Citation:  Paper number  024027,  2002 ASAE Annual Meeting . (doi: 10.13031/2013.10472) @2002
Authors:   Jesús Montero, Pablo Galletero, Carlos Neumeister, Fausto Díaz
Keywords:   Structural analysis, metallic structure, rigid frame, harp bracing

Flat transverse frames are normally used when building bays. These frames are placed in series and held longitudinally with bracings. These two directions, transversal and longitudinal are independent of each other. Thus, the transversal frame bears loads in its plane with no help from the longitudinal bracings. In the case of transverse rigid frames, with the typology described, the pillars act as bending brackets, requiring large-size pillars and large foundations.

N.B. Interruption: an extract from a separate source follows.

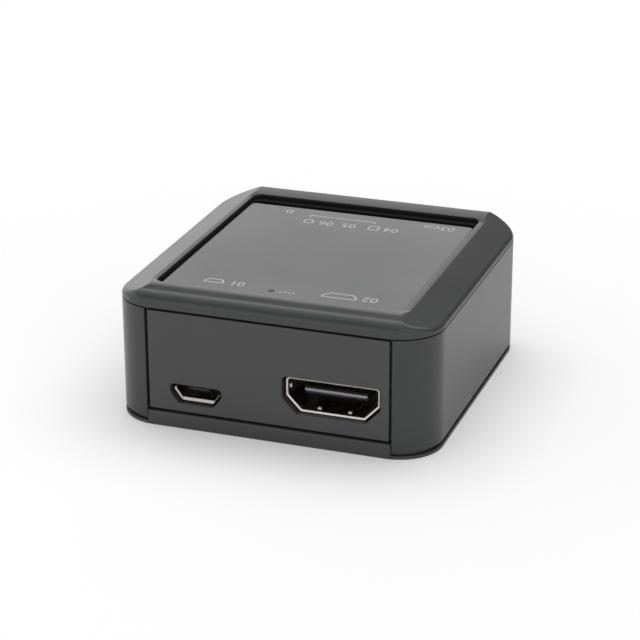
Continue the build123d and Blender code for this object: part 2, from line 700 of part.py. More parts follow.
def micro_usb_shell():
    """Stamped steel shell with its four tabs."""
    body = along_y(usb_outline(0, 0.45), -MOUTH_Y, USB_LENGTH - MOUTH_Y)
    body -= along_y(usb_outline(USB_WALL, 0.2), -DEPTH, 0)
    return Pos(USB_X, 0, 0) * body + usb_tabs()


def usb_strips():
    """Five contacts under the tongue, bent down to the board."""
    back = USB_LENGTH - MOUTH_Y
    strips = []
    for k in range(5):
        x0 = USB_X + (k - 2) * USB_PITCH - 0.15
        x1 = x0 + 0.3
        strip = block(x0, x1, 0.9 - MOUTH_Y, back + 0.6, USB_TONGUE_Z - STRIP_THICKNESS, USB_TONGUE_Z)
        strip += block(x0, x1, back + 0.5, back + 0.6, BOARD_TOP_Z, USB_TONGUE_Z)
        strips += [strip + block(x0, x1, back + 0.5, back + 1.3, BOARD_TOP_Z, BOARD_TOP_Z + STRIP_THICKNESS)]
    return strips


def micro_usb_contacts():
    """The five contacts as separate pieces."""
    return group(usb_strips())


def micro_usb_insulator():
    """Rear block and thin tongue."""
    back = USB_LENGTH - MOUTH_Y
    tongue = block(USB_X - 1.75, USB_X + 1.75, 0.6 - MOUTH_Y, back, USB_TONGUE_Z, USB_TONGUE_Z + 0.55)
    tongue = chamfer(tongue.faces().sort_by(Axis.Y)[0].edges(), 0.12)
    rear = along_y(usb_outline(USB_WALL + SHELL_FIT, 0.17), back - 1.0, back + 0.4)
    return tongue + Pos(USB_X, 0, 0) * rear - usb_strips()


# Optical output

def optical_housing():
    """Port block: chamfered mouth, shutter chamber, ferrule socket and hinge pin holes."""
    x0, x1 = OPTICAL_X - OPTICAL_HALF, OPTICAL_X + OPTICAL_HALF
    body = block(x0, x1, OPTICAL_BACK_Y, OPTICAL_FACE_Y, BOARD_TOP_Z, OPTICAL_TOP_Z)
    port_x0, port_x1 = OPTICAL_X - PORT_HALF, OPTICAL_X + PORT_HALF
    mouth = block(port_x0, port_x1, PORT_LIP_BACK_Y - 1, DEPTH, PORT_BOTTOM_Z, PORT_TOP_Z)
    body -= chamfer(mouth.edges().filter_by(Axis.Y).sort_by(Axis.Z)[-2:], 1.1)
    chamber_x0, chamber_x1 = OPTICAL_X - CAVITY_HALF, OPTICAL_X + CAVITY_HALF
    body -= block(chamber_x0, chamber_x1, CAVITY_BACK_Y, PORT_LIP_BACK_Y, PORT_BOTTOM_Z, CAVITY_TOP_Z)
    body += bar_y(2.0, OPTICAL_X, CAVITY_BACK_Y - 0.2, CAVITY_BACK_Y + 2.2, FERRULE_Z)
    body -= bar_y(1.25, OPTICAL_X, OPTICAL_BACK_Y, CAVITY_BACK_Y + 2.2, FERRULE_Z)
    return body - bar_x(HINGE_PIN_R + 0.01, x0 - 1, x1 + 1, HINGE_Y, HINGE_Z)


def optical_shutter():
    """Hinged flap: plate, two barrels on the pin, and the gap between them for the spring."""
    flap_back, flap_front = HINGE_Y - 0.3, HINGE_Y + 0.5
    body = block(OPTICAL_X - 3.9, OPTICAL_X + 3.9, flap_back, flap_front, PORT_BOTTOM_Z + 0.15, HINGE_Z)
    body += bar_x(0.6, OPTICAL_X - 3.9, OPTICAL_X + 3.9, HINGE_Y, HINGE_Z)
    body -= block(OPTICAL_X - 1.3, OPTICAL_X + 1.3, HINGE_Y - 1, HINGE_Y + 1, 12.45, 15)
    return body - bar_x(HINGE_PIN_R + 0.05, OPTICAL_X - 5, OPTICAL_X + 5, HINGE_Y, HINGE_Z)


def shutter_pin():
    """Hinge pin held in the housing's side walls."""
    half = OPTICAL_HALF - 0.1
    return bar_x(HINGE_PIN_R, OPTICAL_X - half, OPTICAL_X + half, HINGE_Y, HINGE_Z)


def shutter_spring():
    """Torsion spring round the pin: a long leg under the chamber's roof and a short one below."""
    coil = Helix(SPRING_PITCH, SPRING_PITCH * SPRING_TURNS, SPRING_R, lefthand=True)
    fixed_leg = Line(coil @ 0 - 2.2 * (coil % 0), coil @ 0)
    free_leg = Line(coil @ 1, coil @ 1 + 0.55 * (coil % 1))
    path = Wire([fixed_leg, coil, free_leg])
    section = Plane(origin=path @ 0, z_dir=path % 0) * Circle(SPRING_WIRE_R)
    start = Pos(OPTICAL_X - SPRING_PITCH * SPRING_TURNS / 2, HINGE_Y, HINGE_Z)
    return start * Rot(180, 0, 0) * Rot(0, 90, 0) * sweep(section, path=path)


def optical_emitter():
    """Light emitter behind the ferrule socket, its dome reaching into the bore."""
    body = block(OPTICAL_X - 2.6, OPTICAL_X + 2.6, 10.9, OPTICAL_BACK_Y, BOARD_TOP_Z, 11.6)
    dome = bar_y(1.1, OPTICAL_X, OPTICAL_BACK_Y - 0.2, EMITTER_TIP_Y, FERRULE_Z)
    return body + fillet(dome.edges().sort_by(Axis.Y)[-1], 0.8)


# Stereo jack

def jack_strips():
    """Four contact springs: each stands beside the bore and ends in a foot on the board."""
    strips = []
    for side, y in ((-1, 13.6), (1, 15.2), (-1, 17.4), (1, 19.6)):
        x0, x1 = sorted((JACK_X + side * JACK_HALF, JACK_X + side * (JACK_HALF - 0.3)))
        foot0, foot1 = sorted((JACK_X + side * JACK_HALF, JACK_X + side * (JACK_HALF + 0.9)))
        upright = block(x0, x1, y - 0.6, y + 0.6, BOARD_TOP_Z, 9.6)
        tip0, tip1 = sorted((JACK_X + side * (JACK_HALF - 0.3), JACK_X + side * (JACK_BORE_R + 0.1)))
        strips += [
            upright
            + block(foot0, foot1, y - 0.6, y + 0.6, BOARD_TOP_Z, BOARD_TOP_Z + 0.25)
            + block(tip0, tip1, y - 0.6, y + 0.6, 7.8, 8.2)
        ]
    return strips


def audio_jack_contacts():
    """The four contact springs as separate pieces."""
    return group(jack_strips())


def audio_jack_body():
    """Moulded body with its round nozzle, bored for the sleeve and for the plug."""
    body = block(JACK_X - JACK_HALF, JACK_X + JACK_HALF, JACK_FRONT_Y, JACK_BACK_Y, BOARD_TOP_Z, 11.4)
    body = chamfer(body.faces().sort_by(Axis.Z)[-1].edges(), 0.4)
    body += bar_y(JACK_NOZZLE_R, JACK_X, JACK_BACK_Y - 0.2, JACK_NOZZLE_Y, JACK_Z)
    body -= bar_y(JACK_CHAMBER_R, JACK_X, JACK_FRONT_Y + 0.9, DEPTH, JACK_Z)
    body -= bar_y(JACK_SLEEVE_R + 0.02, JACK_X, JACK_SLEEVE_Y - 0.1, DEPTH, JACK_Z)
    return body - jack_strips()


def audio_jack_sleeve():
    """Turned metal sleeve with its flange on the nozzle's face."""
    body = bar_y(JACK_SLEEVE_R, JACK_X, JACK_SLEEVE_Y, JACK_NOZZLE_Y + 0.1, JACK_Z)
    body += bar_y(JACK_FLANGE_R, JACK_X, JACK_NOZZLE_Y + 0.02, JACK_FACE_Y, JACK_Z)
    body -= bar_y(JACK_BORE_R, JACK_X, JACK_FRONT_Y, DEPTH, JACK_Z)
    return chamfer(body.faces().sort_by(Axis.Y)[-1].edges(), 0.08)


def hdmi_parts(x, side):
    """Shell, insulator and contacts of one HDMI socket. Side -1 turns it to the rear."""
    pieces = [hdmi_shell(), hdmi_insulator(), hdmi_contacts()]
    pieces = [Pos(x, 0, 0) * (piece if side > 0 else to_rear(piece)) for piece in pieces]
    pieces[0] += hdmi_tabs(x, side)
    return pieces


def build_nodes():
    """Every node of the converter by name."""
    in_shell, in_insulator, in_contacts = hdmi_parts(HDMI_IN_X, 1)
    out_shell, out_insulator, out_contacts = hdmi_parts(HDMI_OUT_X, -1)
    return {
        "base_cover": base_cover(),
        "side_frame": side_frame(),
        "top_cover": top_cover(),
        "label_plate": label_plate(),
        "light_pipe": light_pipe(),
        "front_panel": front_panel(),
        "rear_panel": rear_panel(),
        "case_screws": case_screws(),
        "circuit_board": circuit_board(),
        "board_screws": board_screws(),
        "main_chip": main_chip(),
        "main_chip_leads": main_chip_leads(),
        "audio_chip": audio_chip(),
        "memory_chip": memory_chip(),
        "voltage_regulator": voltage_regulator(),
        "power_inductor": power_inductor(),
        "crystal": crystal(),
        "electrolytic_capacitors": electrolytic_capacitors(),
        "chip_capacitors": chip_capacitors(),
        "chip_resistors": chip_resistors(),
        "status_led": status_led(),
        "hdmi_in_shell": in_shell,
        "hdmi_in_insulator": in_insulator,
        "hdmi_in_contacts": in_contacts,
        "hdmi_out_shell": out_shell,
        "hdmi_out_insulator": out_insulator,
        "hdmi_out_contacts": out_contacts,
        "micro_usb_shell": micro_usb_shell(),
        "micro_usb_insulator": micro_usb_insulator(),
        "micro_usb_contacts": micro_usb_contacts(),
        "optical_housing": optical_housing(),
        "optical_shutter": optical_shutter(),
        "shutter_pin": shutter_pin(),
        "shutter_spring": shutter_spring(),
        "optical_emitter": optical_emitter(),
        "audio_jack_body": audio_jack_body(),
        "audio_jack_sleeve": audio_jack_sleeve(),
        "audio_jack_contacts": audio_jack_contacts(),
    }


os.makedirs("parts", exist_ok=True)
for node, shape in build_nodes().items():
    export_step(shape, f"parts/{node}.step")
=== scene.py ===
"""Looks of the HDMI audio converter.

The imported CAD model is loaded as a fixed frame. Its casing, sockets and screws are stood in for
by rounded and detailed pieces in the same places, and every surface gets a procedural finish.
Sizes in the classes are millimetres in the frame of the part: X right, Y to the rear, Z up.
"""

import logging
import math
from dataclasses import dataclass
from enum import Enum
from functools import cache
from typing import Any, Callable, Iterable, Sequence

import bmesh
import bpy
from mathutils import Matrix, Vector


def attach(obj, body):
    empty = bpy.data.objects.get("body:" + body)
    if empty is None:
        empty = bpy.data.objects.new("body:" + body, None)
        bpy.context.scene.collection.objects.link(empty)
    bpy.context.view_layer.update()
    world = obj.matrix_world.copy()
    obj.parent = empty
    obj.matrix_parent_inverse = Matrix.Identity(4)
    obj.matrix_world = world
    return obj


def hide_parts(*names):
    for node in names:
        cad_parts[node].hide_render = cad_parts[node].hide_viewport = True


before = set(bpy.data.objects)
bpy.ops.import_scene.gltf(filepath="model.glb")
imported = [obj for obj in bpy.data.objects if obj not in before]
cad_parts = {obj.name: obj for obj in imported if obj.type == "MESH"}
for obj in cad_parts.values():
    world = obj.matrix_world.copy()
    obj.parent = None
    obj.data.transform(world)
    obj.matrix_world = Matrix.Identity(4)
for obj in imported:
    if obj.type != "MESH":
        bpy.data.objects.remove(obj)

LOG = logging.getLogger("converter")
MAIN_BODY = "converter"
SHUTTER_BODY = "shutter"
MM = 0.001
WELD_MM = 0.002
MERGE_MM = 0.0005
COPLANAR_DEG = 0.2
SHARP_DEG = 32.0
BREAK_DEG = 30.0
FLAT_WEIGHT = 90
LEAST_MITRE = 0.3
GRAIN_DETAIL = 2.0
PATCH_DETAIL = 0.5
PATCH_SPAN = (0.2, 0.8)
WHITE = (1.0, 1.0, 1.0, 1.0)

# Places of the colour sockets on a Mix node, whose names are shared with its other types.
MIX_LOW, MIX_HIGH, MIX_COLOUR = 6, 7, 2

Point = tuple[float, float]
Corner = tuple[float, float, float]
Path = tuple[Point, ...]
Rows = tuple[tuple[float, ...], ...]
Colour = tuple[float, float, float, float]
Piece = bpy.types.Object
Form = bmesh.types.BMesh
Change = Callable[[Form], None]


class Side(Enum):
    """The end of the box that a socket opens to, as a sign for its X and Y."""

    FRONT = 1
    REAR = -1

    def turn_deg(self) -> float:
        """Turn about Z that takes a front socket to this end."""
        return 0.0 if self is Side.FRONT else 180.0


def linear(hex_colour: str) -> Colour:
    """Turns an sRGB hex colour into the linear colour that shaders read.

    Args:
        hex_colour: six hex digits, such as "37383A".

    Returns:
        Linear red, green, blue and an alpha of 1.
    """
    channels = [int(hex_colour[k:k + 2], 16) / 255 for k in (0, 2, 4)]
    curve = [c / 12.92 if c <= 0.04045 else ((c + 0.055) / 1.055) ** 2.4 for c in channels]
    return (curve[0], curve[1], curve[2], 1.0)


def feed(node: Any, inputs: dict[Any, Any]) -> None:
    """Sets or links inputs of a node.

    Args:
        node: the node.
        inputs: socket name or index to a value, or to the output socket that feeds it.
    """
    for name, value in inputs.items():
        if isinstance(value, bpy.types.NodeSocket):
            node.id_data.links.new(value, node.inputs[name])
        else:
            node.inputs[name].default_value = value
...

Against the traditional typology (exposed above), an alternative can be the utilisation of special onroof bracings called harp bracings. With these harp bracings, the loads received by the pillars are partially transmitted to the gable end. In this way, the pillars tend to behave as encastered-supported elements, which require smaller section size and foundations.

This paper presents a comparative study between rigid frames, solved with traditional bracings, and harp bracings. Spans from 10 m to 35 m are included, as well as bay lengths from 20 to 50 m. The contrast between both bracing systems is made at a budget level for the whole bay frame, including metallic frame and foundations.